Limitations & Future Work

  • Specifically targeted at human-product scenes; generalization to more general reference-based inpainting (e.g., scene replacement, multi-object composition) has not been verified.
  • HP-Image-40K is based on FLUX.1-Dev synthesis, which may possess generation biases; the gap between synthetic and real data is not fully analyzed.
  • High-frequency extraction depends on a fixed-radius \(r\) circular high-pass filter; different product types might require adaptive strategies.

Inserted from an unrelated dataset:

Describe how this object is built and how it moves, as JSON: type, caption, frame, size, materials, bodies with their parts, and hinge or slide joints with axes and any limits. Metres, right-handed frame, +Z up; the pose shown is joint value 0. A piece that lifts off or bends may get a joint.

  • Inference efficiency is not reported; the additional SEA branch still requires forward propagation during inference.
  • Evaluation was conducted on a self-built test set; there is a lack of standard public benchmarks.

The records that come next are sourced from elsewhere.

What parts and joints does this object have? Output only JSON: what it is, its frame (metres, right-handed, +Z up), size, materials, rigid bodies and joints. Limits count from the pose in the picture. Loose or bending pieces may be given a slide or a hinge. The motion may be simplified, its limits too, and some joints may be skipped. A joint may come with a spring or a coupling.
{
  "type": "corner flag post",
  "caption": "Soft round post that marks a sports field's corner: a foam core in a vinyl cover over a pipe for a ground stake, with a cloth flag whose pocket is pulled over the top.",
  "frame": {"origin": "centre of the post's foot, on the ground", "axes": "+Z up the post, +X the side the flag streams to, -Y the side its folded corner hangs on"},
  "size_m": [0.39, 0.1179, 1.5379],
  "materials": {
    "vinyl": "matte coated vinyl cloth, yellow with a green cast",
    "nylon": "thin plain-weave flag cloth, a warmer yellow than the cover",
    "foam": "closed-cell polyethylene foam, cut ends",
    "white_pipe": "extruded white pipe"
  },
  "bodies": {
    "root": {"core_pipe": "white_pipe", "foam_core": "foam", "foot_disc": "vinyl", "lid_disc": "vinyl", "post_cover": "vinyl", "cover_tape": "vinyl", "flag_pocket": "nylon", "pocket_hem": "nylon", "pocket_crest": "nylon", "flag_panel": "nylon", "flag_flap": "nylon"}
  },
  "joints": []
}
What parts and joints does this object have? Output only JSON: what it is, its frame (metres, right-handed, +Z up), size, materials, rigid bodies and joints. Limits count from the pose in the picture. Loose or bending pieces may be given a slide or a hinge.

  • FLUX-Kontext, as a general editing model, performs poorly in this scenario, indicating that reference-based inpainting tasks require specialized detail-preservation mechanisms.
  • High-frequency supervision ideas can be transferred to other generation tasks requiring detail preservation (e.g., texture transfer, virtual try-on).
  • The self-synthesis data + auto-filtering pipeline can be generalized to other generation tasks lacking large-scale training data.
  • The design philosophy of SEA (shared parameters + learnable weights) is highly versatile and can be applied to any DiT framework requiring auxiliary information enhancement.

Rating

  • Novelty: ⭐⭐⭐⭐ Systematic utilization of high-frequency information in DiT (SEA + DAL) is a novel and effective design.
  • Experimental Thoroughness: ⭐⭐⭐⭐ Comprehensive evaluation with 7 metrics, 4 comparison methods, full ablation, and user studies combining quantitative and qualitative results.
  • Writing Quality: ⭐⭐⭐⭐ Clear structure with a complete logical chain from motivation to method and experiment.
  • Value: ⭐⭐⭐⭐ Directly valuable for e-commerce/advertising scenarios with high transferability of design ideas.